Tu ficas furibunda com o marido e dás-lhe uma bofetada. Nesse preciso momento estás a acreditar que o sentimento de revolta em ti é causado pelo marido (não é). E tens que o atacar porque acreditas que isso te irá deixar a sentir-te melhor (não deixa).
Isto não significa que as nossas acções não têm consequências. Têm! Há policias e juízes para tratar dessas questões (e a vizinha do lado, que embora menos legal, é mais poderosa). Entretanto tu só podes lidar contigo. Isto é bom de saber. Nunca irás saber porque motivo os outros agiram como agiram. Nunca poderás estar dentro das suas cabeças para saber em que acreditavam quando agiram como agiram. Mas podes tratar de ti.

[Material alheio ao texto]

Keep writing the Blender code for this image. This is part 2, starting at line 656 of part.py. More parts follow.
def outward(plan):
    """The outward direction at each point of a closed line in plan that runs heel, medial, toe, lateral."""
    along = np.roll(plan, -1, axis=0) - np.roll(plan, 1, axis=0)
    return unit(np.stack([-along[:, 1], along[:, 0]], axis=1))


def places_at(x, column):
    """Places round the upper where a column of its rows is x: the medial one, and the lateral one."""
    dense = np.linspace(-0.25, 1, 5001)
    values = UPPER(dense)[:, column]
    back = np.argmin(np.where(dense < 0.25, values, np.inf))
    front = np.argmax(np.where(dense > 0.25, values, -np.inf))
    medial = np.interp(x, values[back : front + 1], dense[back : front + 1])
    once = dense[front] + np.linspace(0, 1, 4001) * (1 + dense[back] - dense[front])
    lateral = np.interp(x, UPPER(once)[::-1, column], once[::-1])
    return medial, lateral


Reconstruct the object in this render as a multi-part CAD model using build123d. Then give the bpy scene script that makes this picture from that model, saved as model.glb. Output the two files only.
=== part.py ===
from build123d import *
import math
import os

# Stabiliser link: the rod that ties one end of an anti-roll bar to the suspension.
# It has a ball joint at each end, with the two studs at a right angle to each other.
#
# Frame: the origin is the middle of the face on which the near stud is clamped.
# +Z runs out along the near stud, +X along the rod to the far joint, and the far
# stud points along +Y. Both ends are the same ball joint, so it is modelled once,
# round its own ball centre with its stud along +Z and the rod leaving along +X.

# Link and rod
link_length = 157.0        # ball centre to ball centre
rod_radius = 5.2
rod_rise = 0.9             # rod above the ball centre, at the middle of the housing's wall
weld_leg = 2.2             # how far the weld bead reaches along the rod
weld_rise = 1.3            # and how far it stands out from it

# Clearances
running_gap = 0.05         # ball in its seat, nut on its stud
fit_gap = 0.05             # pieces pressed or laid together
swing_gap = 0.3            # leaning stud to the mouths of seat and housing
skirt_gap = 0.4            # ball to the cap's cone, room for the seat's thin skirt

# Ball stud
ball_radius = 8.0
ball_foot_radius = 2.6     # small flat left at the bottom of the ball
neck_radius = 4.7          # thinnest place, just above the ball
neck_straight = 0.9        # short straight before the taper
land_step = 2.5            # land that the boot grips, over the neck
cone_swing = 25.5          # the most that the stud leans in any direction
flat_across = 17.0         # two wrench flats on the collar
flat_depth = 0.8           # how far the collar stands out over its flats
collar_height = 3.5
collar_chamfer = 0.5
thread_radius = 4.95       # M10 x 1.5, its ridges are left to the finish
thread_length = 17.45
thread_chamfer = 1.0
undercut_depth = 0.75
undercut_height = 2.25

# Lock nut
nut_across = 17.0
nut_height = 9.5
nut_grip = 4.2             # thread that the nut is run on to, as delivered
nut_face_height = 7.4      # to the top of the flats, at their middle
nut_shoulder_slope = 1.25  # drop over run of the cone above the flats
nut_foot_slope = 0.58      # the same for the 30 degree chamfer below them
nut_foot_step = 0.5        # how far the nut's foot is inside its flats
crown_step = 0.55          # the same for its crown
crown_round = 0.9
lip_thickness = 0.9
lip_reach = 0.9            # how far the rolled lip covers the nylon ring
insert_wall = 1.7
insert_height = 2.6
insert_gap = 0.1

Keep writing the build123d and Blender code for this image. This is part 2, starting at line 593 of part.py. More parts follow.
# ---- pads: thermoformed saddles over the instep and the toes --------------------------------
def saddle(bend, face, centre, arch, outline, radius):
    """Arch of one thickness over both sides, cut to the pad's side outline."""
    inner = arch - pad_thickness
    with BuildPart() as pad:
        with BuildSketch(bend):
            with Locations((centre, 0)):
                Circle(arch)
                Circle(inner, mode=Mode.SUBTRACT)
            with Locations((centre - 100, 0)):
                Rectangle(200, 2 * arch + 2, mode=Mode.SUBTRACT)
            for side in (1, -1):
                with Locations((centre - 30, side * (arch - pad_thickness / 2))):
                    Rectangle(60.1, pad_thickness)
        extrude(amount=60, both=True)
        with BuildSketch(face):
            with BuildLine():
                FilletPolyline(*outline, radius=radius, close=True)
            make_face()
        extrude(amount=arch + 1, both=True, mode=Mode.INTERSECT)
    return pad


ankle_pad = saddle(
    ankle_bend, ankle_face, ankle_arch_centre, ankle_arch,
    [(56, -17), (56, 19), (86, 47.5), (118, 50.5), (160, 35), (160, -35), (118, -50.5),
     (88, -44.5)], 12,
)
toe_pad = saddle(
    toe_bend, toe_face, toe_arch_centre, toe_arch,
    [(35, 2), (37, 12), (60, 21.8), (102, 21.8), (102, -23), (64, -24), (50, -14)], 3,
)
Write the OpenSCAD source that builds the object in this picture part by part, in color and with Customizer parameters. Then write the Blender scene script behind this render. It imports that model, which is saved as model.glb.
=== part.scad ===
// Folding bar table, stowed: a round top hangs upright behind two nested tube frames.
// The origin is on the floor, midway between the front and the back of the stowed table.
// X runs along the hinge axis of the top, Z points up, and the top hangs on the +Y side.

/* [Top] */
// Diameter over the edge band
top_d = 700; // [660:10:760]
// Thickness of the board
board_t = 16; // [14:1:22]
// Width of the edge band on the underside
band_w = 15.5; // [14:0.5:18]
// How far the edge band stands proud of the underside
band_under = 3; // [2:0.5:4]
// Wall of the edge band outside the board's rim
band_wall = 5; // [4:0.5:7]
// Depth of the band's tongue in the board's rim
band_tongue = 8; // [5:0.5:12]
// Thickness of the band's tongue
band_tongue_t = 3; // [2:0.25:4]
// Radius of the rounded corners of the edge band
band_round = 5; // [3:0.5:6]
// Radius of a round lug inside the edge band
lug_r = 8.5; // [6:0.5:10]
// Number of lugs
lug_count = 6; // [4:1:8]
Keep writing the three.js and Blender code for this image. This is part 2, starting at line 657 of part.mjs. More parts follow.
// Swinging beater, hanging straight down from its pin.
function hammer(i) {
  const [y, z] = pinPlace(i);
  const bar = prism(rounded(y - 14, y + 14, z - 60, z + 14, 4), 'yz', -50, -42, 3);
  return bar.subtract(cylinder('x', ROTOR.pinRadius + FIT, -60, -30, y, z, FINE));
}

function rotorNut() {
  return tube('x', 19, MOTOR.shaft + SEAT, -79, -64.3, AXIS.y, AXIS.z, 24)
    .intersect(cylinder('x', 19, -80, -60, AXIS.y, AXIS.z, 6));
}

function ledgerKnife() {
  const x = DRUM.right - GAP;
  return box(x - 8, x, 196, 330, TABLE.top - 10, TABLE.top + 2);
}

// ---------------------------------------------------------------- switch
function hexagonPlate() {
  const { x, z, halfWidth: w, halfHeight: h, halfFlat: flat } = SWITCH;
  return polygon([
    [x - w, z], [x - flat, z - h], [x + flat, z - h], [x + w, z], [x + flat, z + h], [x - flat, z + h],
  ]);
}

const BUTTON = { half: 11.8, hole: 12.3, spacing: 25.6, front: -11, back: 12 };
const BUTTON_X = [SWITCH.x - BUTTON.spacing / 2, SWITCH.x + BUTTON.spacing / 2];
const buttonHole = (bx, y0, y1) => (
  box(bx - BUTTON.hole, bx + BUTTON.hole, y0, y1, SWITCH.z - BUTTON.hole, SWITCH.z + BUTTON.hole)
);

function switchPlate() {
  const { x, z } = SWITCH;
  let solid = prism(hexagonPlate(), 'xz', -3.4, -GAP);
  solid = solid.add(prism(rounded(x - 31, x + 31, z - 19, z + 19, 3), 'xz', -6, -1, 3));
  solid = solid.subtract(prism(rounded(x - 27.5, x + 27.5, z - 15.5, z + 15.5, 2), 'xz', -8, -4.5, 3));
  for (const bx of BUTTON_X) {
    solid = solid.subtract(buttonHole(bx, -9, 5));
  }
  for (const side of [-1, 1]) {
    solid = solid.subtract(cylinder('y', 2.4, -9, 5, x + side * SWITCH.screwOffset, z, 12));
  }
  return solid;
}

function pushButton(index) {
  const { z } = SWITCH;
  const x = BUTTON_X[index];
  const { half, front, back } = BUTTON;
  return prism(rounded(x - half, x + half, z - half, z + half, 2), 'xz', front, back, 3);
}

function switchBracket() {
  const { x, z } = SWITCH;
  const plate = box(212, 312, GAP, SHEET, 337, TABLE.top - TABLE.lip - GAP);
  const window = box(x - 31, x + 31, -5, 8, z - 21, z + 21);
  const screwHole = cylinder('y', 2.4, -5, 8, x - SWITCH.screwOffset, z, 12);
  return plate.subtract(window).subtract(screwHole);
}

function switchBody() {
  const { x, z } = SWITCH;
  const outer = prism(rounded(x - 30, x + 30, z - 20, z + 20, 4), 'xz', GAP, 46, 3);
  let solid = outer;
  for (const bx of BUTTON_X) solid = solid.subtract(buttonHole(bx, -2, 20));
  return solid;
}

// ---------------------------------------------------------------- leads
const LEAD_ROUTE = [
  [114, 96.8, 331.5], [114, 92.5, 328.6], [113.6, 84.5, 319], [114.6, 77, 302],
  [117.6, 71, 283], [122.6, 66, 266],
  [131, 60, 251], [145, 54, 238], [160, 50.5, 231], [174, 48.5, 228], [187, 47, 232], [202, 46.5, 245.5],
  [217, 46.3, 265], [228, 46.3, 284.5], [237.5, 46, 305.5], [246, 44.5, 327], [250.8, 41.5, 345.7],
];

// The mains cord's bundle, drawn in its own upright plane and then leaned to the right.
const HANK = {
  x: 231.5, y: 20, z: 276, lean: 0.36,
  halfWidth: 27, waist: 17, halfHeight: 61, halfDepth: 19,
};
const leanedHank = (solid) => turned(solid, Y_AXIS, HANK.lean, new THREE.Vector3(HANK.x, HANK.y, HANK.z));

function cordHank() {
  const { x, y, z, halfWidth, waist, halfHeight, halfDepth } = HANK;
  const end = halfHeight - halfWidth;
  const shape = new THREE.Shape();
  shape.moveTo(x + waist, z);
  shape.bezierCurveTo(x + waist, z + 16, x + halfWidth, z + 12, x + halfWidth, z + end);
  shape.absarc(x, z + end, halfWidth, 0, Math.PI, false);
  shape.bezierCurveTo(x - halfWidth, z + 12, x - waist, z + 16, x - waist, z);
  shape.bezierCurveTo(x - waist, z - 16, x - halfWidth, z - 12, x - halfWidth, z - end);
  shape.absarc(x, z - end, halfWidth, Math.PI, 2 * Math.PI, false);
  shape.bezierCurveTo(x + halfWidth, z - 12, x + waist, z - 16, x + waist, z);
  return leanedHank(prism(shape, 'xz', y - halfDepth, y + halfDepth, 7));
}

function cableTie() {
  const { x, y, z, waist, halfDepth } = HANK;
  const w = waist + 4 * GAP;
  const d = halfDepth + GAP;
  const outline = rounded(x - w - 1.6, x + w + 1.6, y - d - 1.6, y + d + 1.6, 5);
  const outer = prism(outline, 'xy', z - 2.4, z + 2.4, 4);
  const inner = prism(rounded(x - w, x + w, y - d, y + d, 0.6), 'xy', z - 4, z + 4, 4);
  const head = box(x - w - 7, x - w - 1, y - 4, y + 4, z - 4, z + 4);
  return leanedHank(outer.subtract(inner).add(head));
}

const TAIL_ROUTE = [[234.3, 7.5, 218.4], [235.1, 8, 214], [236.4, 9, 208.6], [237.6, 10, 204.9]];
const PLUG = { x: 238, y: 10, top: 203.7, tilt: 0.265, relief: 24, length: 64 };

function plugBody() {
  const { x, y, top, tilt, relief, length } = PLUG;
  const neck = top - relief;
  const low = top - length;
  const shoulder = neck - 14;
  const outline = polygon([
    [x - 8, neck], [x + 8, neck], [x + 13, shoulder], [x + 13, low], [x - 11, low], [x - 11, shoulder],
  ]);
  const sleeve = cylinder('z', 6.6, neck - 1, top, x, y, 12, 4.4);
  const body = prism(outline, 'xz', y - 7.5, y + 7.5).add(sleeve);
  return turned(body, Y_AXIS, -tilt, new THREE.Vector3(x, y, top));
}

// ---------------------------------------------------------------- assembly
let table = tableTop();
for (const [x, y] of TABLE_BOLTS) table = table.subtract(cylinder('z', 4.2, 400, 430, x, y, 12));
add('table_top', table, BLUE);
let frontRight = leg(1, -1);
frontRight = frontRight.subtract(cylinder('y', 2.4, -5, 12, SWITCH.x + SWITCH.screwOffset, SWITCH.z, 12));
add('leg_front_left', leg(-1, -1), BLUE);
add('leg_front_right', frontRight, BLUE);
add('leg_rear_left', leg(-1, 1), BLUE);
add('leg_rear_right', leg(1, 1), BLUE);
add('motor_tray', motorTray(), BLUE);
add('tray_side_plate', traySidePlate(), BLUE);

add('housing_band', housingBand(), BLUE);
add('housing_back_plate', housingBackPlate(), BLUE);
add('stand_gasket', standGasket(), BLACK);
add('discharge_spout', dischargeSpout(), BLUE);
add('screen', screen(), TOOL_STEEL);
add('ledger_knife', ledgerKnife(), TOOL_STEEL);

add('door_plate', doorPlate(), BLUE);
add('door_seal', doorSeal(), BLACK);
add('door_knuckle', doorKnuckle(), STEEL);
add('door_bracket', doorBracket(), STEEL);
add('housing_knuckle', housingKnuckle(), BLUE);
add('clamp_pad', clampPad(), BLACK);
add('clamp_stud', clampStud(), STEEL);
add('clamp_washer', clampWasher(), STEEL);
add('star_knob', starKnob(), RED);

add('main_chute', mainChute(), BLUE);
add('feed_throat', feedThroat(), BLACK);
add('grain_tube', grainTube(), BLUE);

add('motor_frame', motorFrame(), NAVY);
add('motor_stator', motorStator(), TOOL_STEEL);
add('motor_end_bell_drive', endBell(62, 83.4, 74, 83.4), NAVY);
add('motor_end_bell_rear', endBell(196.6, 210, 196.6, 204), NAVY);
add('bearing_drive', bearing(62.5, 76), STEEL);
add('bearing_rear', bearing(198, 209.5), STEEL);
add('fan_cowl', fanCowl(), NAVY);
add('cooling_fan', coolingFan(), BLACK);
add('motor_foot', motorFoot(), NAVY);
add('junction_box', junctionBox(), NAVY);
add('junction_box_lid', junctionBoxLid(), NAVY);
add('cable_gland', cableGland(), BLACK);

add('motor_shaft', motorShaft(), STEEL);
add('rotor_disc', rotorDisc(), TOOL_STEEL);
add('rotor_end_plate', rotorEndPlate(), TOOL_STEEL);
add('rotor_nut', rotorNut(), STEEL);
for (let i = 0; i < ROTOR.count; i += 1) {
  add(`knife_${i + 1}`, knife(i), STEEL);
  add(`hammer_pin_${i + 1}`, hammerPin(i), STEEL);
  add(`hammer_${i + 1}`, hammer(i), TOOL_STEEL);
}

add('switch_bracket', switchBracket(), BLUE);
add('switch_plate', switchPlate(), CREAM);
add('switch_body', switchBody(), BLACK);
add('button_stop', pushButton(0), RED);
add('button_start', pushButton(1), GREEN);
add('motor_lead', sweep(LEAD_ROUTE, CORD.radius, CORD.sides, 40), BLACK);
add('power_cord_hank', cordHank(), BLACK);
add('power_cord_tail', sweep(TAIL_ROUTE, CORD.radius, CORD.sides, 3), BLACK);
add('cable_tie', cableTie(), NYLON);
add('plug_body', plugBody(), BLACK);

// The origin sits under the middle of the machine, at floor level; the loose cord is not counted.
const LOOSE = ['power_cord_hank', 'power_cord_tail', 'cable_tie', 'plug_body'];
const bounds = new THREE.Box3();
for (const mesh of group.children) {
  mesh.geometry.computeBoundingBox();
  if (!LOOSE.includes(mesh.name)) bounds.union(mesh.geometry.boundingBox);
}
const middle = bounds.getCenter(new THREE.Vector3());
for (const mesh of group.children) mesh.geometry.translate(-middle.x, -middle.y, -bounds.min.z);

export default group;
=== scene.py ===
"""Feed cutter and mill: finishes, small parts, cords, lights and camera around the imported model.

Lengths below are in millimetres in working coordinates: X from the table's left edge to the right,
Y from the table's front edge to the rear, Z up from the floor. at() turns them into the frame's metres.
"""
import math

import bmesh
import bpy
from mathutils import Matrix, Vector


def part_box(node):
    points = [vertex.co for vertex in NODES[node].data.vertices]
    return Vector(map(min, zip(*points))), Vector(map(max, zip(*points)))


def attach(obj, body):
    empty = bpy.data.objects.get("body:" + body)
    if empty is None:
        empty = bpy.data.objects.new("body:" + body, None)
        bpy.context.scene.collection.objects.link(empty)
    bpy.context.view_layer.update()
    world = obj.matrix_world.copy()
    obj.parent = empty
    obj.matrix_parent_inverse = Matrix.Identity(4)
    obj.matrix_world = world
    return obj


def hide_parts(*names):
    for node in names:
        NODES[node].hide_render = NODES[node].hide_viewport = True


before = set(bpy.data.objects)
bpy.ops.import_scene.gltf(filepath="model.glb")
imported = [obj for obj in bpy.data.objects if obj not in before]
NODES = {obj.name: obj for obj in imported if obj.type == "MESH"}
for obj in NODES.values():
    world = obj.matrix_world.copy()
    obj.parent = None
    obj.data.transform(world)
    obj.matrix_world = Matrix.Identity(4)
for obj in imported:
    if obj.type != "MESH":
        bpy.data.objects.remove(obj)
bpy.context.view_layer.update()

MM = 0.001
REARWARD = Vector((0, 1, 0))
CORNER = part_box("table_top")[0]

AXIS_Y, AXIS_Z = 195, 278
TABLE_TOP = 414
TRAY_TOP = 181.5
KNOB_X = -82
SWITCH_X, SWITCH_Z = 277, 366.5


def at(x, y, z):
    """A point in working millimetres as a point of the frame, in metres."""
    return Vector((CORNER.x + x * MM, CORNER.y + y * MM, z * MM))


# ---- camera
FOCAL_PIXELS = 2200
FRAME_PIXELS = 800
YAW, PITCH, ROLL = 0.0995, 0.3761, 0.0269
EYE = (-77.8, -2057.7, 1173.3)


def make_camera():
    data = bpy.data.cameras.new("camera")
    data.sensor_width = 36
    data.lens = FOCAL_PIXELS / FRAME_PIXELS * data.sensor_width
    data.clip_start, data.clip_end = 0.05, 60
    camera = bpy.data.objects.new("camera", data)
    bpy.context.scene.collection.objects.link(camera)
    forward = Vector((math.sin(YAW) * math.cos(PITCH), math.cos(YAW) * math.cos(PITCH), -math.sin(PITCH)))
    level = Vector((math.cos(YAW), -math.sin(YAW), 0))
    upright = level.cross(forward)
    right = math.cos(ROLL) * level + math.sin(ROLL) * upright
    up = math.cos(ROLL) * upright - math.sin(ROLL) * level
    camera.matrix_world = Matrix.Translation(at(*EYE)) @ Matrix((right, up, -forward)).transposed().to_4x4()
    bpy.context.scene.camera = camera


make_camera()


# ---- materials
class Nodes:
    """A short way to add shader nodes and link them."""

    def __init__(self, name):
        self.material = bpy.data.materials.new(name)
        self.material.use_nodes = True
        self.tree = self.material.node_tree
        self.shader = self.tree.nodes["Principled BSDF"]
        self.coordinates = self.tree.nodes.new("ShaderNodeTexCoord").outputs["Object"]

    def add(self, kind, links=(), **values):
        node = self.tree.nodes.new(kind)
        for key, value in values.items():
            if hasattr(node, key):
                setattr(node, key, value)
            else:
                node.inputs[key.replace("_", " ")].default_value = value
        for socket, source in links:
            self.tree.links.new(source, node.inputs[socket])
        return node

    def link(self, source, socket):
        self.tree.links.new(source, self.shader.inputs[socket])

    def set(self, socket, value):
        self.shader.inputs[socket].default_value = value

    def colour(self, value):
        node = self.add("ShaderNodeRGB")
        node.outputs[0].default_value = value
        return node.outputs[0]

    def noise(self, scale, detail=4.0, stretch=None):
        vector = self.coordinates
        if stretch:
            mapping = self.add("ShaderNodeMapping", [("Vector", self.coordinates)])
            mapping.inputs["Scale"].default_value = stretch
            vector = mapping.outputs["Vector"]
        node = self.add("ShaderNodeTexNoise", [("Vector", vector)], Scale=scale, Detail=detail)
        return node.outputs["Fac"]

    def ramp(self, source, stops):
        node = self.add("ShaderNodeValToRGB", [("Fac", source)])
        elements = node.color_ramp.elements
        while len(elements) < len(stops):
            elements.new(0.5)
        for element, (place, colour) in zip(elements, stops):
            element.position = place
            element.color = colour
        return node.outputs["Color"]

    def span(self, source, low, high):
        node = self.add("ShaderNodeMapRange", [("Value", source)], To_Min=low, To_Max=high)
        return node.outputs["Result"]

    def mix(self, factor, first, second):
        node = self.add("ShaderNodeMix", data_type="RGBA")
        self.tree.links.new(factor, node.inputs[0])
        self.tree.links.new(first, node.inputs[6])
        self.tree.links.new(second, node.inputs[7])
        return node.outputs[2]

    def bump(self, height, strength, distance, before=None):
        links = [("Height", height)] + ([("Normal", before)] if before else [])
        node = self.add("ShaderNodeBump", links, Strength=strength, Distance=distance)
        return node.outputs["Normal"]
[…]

Este jogo da culpa leva-nos a campos de sofrimento sem saída possível. Quando acreditas que outro é o culpado por algo que aconteceu na tua vida irás sentir qualquer coisa entre a mágoa e frustração até à raiva e ódio. E depois culpas o outro pelo que sentes. E ao culpá-lo irás perpetuar estes sentimentos, estas emoções tóxicas. Compreendes o processo quando culpabilizas outro?
Talvez estejas a viver a história da namorada que te foi infiel, e o que podes fazer com essa informação? Culpá-la pelos teus sentimentos negativos não me parece ser uma solução para a paz na tua vida. Mas podes aprender que não é com essa namorada que queres estar. Talvez a tua história seja a do pai que te maltratou na infância, e agora podes continuar a culpá-lo ou podes aprender que a violência não é a solução.
Culpar os outros pelos nossos sentimentos é a saída fácil. E é também a entrada fácil num mundo de sofrimento.
O pai bateu-te há trinta anos atrás e na altura tu eras inocente e o pai foi o culpado pela sova que levaste. E com esta história de culpa irás sentir algo de menos agradável. E depois irás sentir-te pior porque no teu intimo sabes que o que sentes não é bom para ti. E culpabilizas o pai pelo que sentes. E regressas ao início do sofrimento.
É impossível ser-se violento excepto se acreditarmos numa mentira. A mentira é a causa da violência.
E lembra-te que nada podes fazer em relação ao comportamento que outros tiveram para contigo. É de ti que se trata, é do teu bem-estar emocional.
As pessoas são inocentes. Ver as pessoas de outra forma não resolve nada. São inocentes porque num estado de confusão mental acreditam que a violência funciona. A mentira funciona. A vergonha funciona. E o medo funciona.
Poderias tu parar com a violência que infliges a ti mesmo? Porque se não és capaz de o fazer não podes pedir que outros o façam por ti. Acorda da ilusão que a tua vida será maravilhosa quando os outros mudarem. Ninguém muda até tu seres o exemplo a seguir.
E não tens que te sentir culpado. És tão inocente como nós.
Aprende a criar um espaço entre a situação que te causa sofrimento e a tua resposta à mesma. Por vezes terás mesmo que te ausentar fisicamente. Se a esposa grita contigo, sai de casa, respira fundo e tenta compreender a situação sem a necessidade de teres razão. Só quando estiveres mais calmo é que é aconselhável regressar para junto da esposa que grita. Compreende-a. Compreende porque grita. Afinal é o que tu queres, que te compreendam. Mostra que é fácil compreender-te, compreendendo os outros.
A culpa está muito associada ao conceito de responsabilidade. Este tema é abordado em pormenor mais adiante. Entretanto, pondera isto: quando acreditas que a violência resolve uma situação de conflito, consegues manter-te sereno?
Muitas vezes pais maltratam os filhos exactamente porque acreditam que são os responsáveis pelo comportamento do filho. E não são, não podem ser. Os pais só podem ser o exemplo. E os filhos olham para o exemplo e decidem segui-lo, ou não.